Una vibrante vida cristiana

Cuán sencillo y, al mismo tiempo, cuán profundo. Cuán directo y, no obstante, cuán desafiante. ¿Cómo podemos tener una vida cristiana vibrante? Colocando en primer lugar el carácter y el reino de Dios; nutriendo nuestra alma diariamente con su Palabra de vida (ver Juan 6: 53-58); y dedicando tiempo a conversar con él en oración sincera y privada cada día.

Al familiarizarnos con Dios por medio de su Palabra y de la oración, desarrollaremos una confianza perdurable en él, creyendo que quiere lo mejor para nuestra vida y deseando seguirlo donde nos lleve. Querremos servir a otros como Jesús hizo, llevando esperanza y sanación a donde vayamos. Nos daremos cuenta de la verdadera insignificancia de las cosas que el mundo tiene en alta estima, y querremos compartir la maravillosa historia de la redención con tantos como nos sea posible. A la par de esto, dado que nos interesamos genuinamente por el bienestar eterno de los demás, sentiremos la urgencia de proclamar a todo el mundo el mensaje especial de los tres ángeles, que se encuentra en Apocalipsis 14. Comenzando con “el evangelio eterno”, estos mensajes instan a adorar a aquel “que hizo el cielo y la tierra, el mar y las fuentes de las aguas” (vers. 6, 7).

Pero “¿cómo, pues, invocarán a aquel en el cual no han creído? ¿Y cómo creerán en aquel de quien no han oído”, si nadie lo comparte con ellos (Rom. 10: 14)? Uno de los aspectos más motivadores y gratificantes de vivir una vida cristiana renovada y vibrante es tener el privilegio de compartir a Jesús con los demás, tanto por medio de nuestras palabras como de nuestras acciones.

Durante esta Semana de Oración, animo a cada uno de nosotros a dedicar tiempo a la Palabra de Dios, cavando profundamente con la intención de encontrar el mensaje que él tiene para nosotros hoy, y dedicar tiempo a orar, pidiéndole las bendiciones que él anhela darnos; esas mismas bendiciones que expresó hace tanto tiempo en la ladera del Monte junto al Mar de Galilea.
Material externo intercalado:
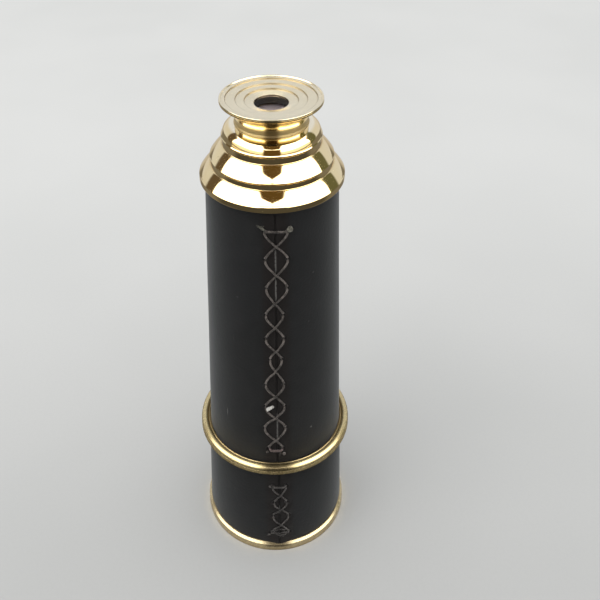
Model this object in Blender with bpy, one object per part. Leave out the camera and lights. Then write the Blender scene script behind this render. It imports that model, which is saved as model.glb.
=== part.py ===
"""Hand-held kaleidoscope: a leather-wrapped brass barrel with three mirrors, a stepped brass cap with a
dished eyepiece, and a turning object drum of loose glass pieces held on the barrel by a journal and a bush.

Metres, +Z up. The origin is the centre of the base plane, and +Z is the barrel's axis, from the drum's
frosted window at the bottom to the eye hole at the top. -Y is the side with the laced leather seams.
"""

import math
from types import SimpleNamespace

import bmesh
import bpy
from mathutils import Matrix, Vector

MM = 0.001

# Driving dimensions, in millimetres; every Z is a height above the base plane
SEGMENTS = 48  # facets round every turned piece
SMOOTH_DEG = 32  # edges sharper than this stay sharp on smooth pieces
HEIGHT = 151.9  # base plane to the eyepiece's rim
FIT = 0.1  # usual clearance between neighbouring pieces
TUBE_WALL = 0.8
LEATHER_T = 1.3
SEAM_GAP = 0.4

# barrel tube and its leather
BARREL_LEATHER_R = 22.7
TUBE_OUT_R = BARREL_LEATHER_R - LEATHER_T - FIT
TUBE_IN_R = TUBE_OUT_R - TUBE_WALL
TUBE_LOW_Z, TUBE_TOP_Z = 32.6, 126.5
BARREL_SEAM_DEG = 1.9  # from -Y towards +X
# lace holes from the top down: height, then arc length from the seam
# to the hole on its -X side and to the hole on its +X side
BARREL_HOLES = (
    (116.6, -3.55, 4.05), (106.6, -3.35, 4.0), (96.5, -3.15, 3.75), (87.1, -3.4, 2.3),
    (78.5, -3.5, 2.45), (71.0, -2.15, 1.7), (61.7, -3.7, 2.3), (53.7, -3.85, 2.5),
    (45.7, -4.2, 2.75), (38.1, -3.0, 1.8),
)

# stepped cap: rim radius and height of each dome, from the top one down
CAP_TOP_Z = 143.2
DOME1_R, DOME1_Z = 17.1, 139.0
DOME2_R, DOME2_Z = 21.0, 131.9
DOME3_R, DOME3_Z = 24.55, 125.8
DOME_STEPS = 4
CAP_SKIRT_Z = 123.9
CAP_SPIGOT_Z = 122.5

# eyepiece
EYE_RIM_R = 17.66
EYE_HOLE_R = 5.83
EYE_WAIST_R, EYE_WAIST_Z = 12.3, 144.8
EYE_FOOT_R = 12.8
EYE_SPIGOT_R, EYE_SPIGOT_Z = 10.5, 136.0
EYE_SHOULDER_Z = CAP_TOP_Z + 0.05
LENS_POCKET_R, LENS_POCKET_Z = 8.6, 146.6
LENS_R = LENS_POCKET_R - 0.15
LENS_LOW_Z = 144.6

# mirrors and their masks
MIRROR_IN = 8.0  # from the axis to each reflecting face
MIRROR_W, MIRROR_T, MIRROR_LENGTH = 27.0, 2.0, 100.0
MIRROR_LOW_Z = 21.3
MIRROR_TOP_Z = MIRROR_LOW_Z + MIRROR_LENGTH
MASK_T = 0.8

# drum tube and its leather
DRUM_LEATHER_R = 23.0
DRUM_TUBE_OUT_R = DRUM_LEATHER_R - LEATHER_T - FIT
DRUM_TUBE_IN_R = DRUM_TUBE_OUT_R - TUBE_WALL
DRUM_INSERT_R = DRUM_TUBE_IN_R - FIT  # outside of the rings fitted in the drum tube
BASE_RING_R, BASE_RING_H = 23.7, 1.55
DRUM_TUBE_LOW_Z, DRUM_TUBE_TOP_Z = BASE_RING_H + FIT, 32.3
DRUM_LEATHER_TOP_Z = 30.9
DRUM_SEAM_DEG = 2.9  # from -Y towards +X
# lace holes, with the columns of BARREL_HOLES
DRUM_HOLES = ((23.85, -2.3, 2.4), (17.6, -1.75, 2.5), (12.55, -2.2, 3.05), (5.95, -2.9, 3.2))
COLLAR_R = 25.8
COLLAR_LOW_Z, COLLAR_LIP_Z = DRUM_LEATHER_TOP_Z + FIT, 33.2

# the bearing between barrel and drum
HUB_BORE_R = 18.2
JOURNAL_R = 19.65
BUSH_BORE_R = JOURNAL_R + FIT
HUB_SHOULDER_R = TUBE_IN_R - FIT
BUSH_LOW_Z, BUSH_TOP_Z = 23.0, 31.1
HUB_LOW_Z, HUB_TOP_Z = BUSH_LOW_Z - FIT, 50.0

# the cell: loose pieces between two windows
CELL_R = DRUM_TUBE_IN_R - 0.2
CELL_BORE_R = 19.2
WINDOW_T = 1.8
FROSTED_LOW_Z = 3.6
CELL_LOW_Z = FROSTED_LOW_Z + WINDOW_T + FIT  # foot of the spacer and of the loose pieces
CELL_WINDOW_LOW_Z = 15.6
CELL_WINDOW_TOP_Z = CELL_WINDOW_LOW_Z + WINDOW_T

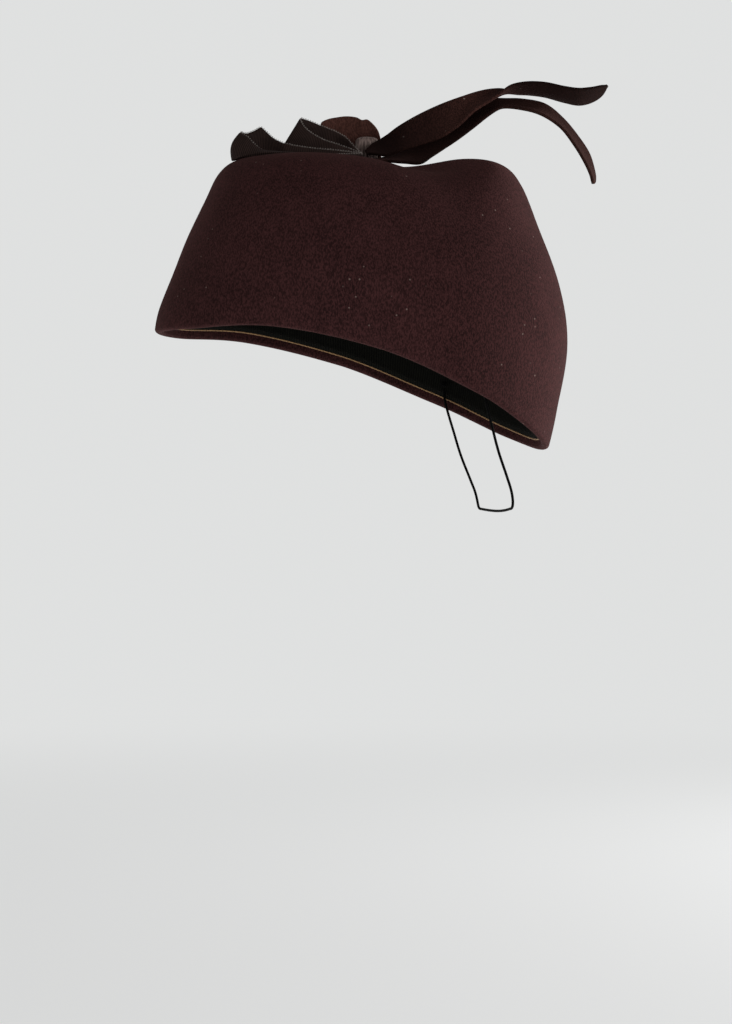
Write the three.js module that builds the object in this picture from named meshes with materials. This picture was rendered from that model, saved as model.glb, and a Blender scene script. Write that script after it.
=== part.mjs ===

Las bendiciones provienen de vivir una vida como la suya hoy, las cuales nos señalan una vida de eternas bendiciones en la pronta venida de Cristo.

Preguntas para reflexionar

1. ¿Qué clase de Mesías esperaban los judíos y en qué difieren sus expectativas de las nuestras, mientras aguardamos la segunda venida de Cristo?

2. ¿De qué modo podemos tener “el cielo en nuestro corazón”?

3. ¿En qué forma Jesús estaba buscando reformar a los judíos, y de qué manera está buscando reformarnos hoy?

4. ¿Cuál es el fundamento de la Ley de Dios y cómo podemos construir sobre él?

5. ¿Qué significa tener una vida cristiana “reavivada”, y cómo podemos alcanzarla?